Getting back to sculan, there are 3 different senses in which it is used. The transitive one in which it is purely to owe something to someone. Could be money, could be a favour, whatever. The second sense is to be obliged to. This is a bit more subtle than a simple owing. This has a must or should flavour to it. I have to pee, I must find a toilet! She called me twice yesterday, I really should call her back. The third sense is the to be going (or about) to do something. I think I shall call her back. I shall do my laundry right after I finish this cup of coffee.

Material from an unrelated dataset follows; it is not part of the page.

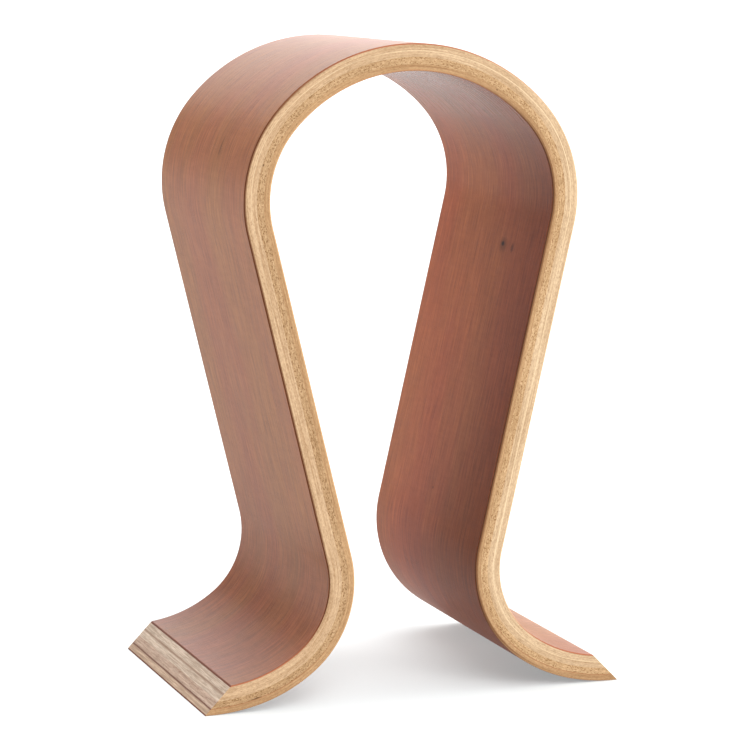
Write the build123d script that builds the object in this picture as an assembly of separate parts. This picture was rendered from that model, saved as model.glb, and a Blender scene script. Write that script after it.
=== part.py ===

And this is where the guilt and bad connotations arise; using the “obliging” second sense when the “gonna do” third is really where you want to come from. And vice versa. I think the problem comes in when we confuse a true obligation with a simple desire. You’d like to lose 20 pounds and to do that you probably need to increase your activity and decrease or alter your food intake. So you tell yourself “I should lose 20 pounds”.
But you have no obligation to do that! You are not obliged to lose 20 pounds. You are not obliged to go on a diet. You’re not obliged to increase your level of exercise. You may have a strong desire to do this but you may never actually manifest that desire by acting upon it. Unless……and this is a big one, you feel obliged to yourself, or another loved person to do this for. And then you actually act upon that desire or obligation.
(Desire is another ramble for another time. Humans have been working on that one for as long as we can remember and no one has yet figured it out completely! So let’s not go there right now, other than to acknowledge that it’s a part of the picture.)
An example of how we might thoughtlessly use should: You think to yourself, I worked really hard this week, I owe it to myself to go out for dinner and see a movie. In which case you can say, “I worked really hard this week. I should take myself out for dinner and a movie”. But to my mind, even better – you can also say “I shall take myself out to dinner and a movie”. And actually, using shall is way more positive because now you have committed to doing this for yourself, whereas the “should take myself out” has a little bit of uncertainty still attached to it. As if you feel you owe it to yourself, but you’re not actually going to give yourself that reward. And bingo, we’re into the guilt trip. We should have done it but we didn’t!
And let’s be perfectly clear, guilt is a great motivator! Jewish mothers and grandmothers – mine included – have capitalized on this for centuries! It’s such a small piece of pie left, you should eat it so I don’t have to throw it away! Or “What? I should make your bed?! Who slept in it!!??” and so on.
It’s kinda sneaky that way. Before you know what happened, you shoulded on yourself. Drat!
How can we stop doing that? Well maybe it’s such an ingrained habit we can’t. But I like to believe that we can change, and especially when it’s for the better.
What I recommend is every time you use or are about to use the word should, step back for a second and think whether you’re talking about a must do, an obligation, an owing, or an act that you’re going to or about to do.
Just take a bit more care when using this one. Be a little kinder to yourself and others. Think of it as a random act of kindness. I know I shall.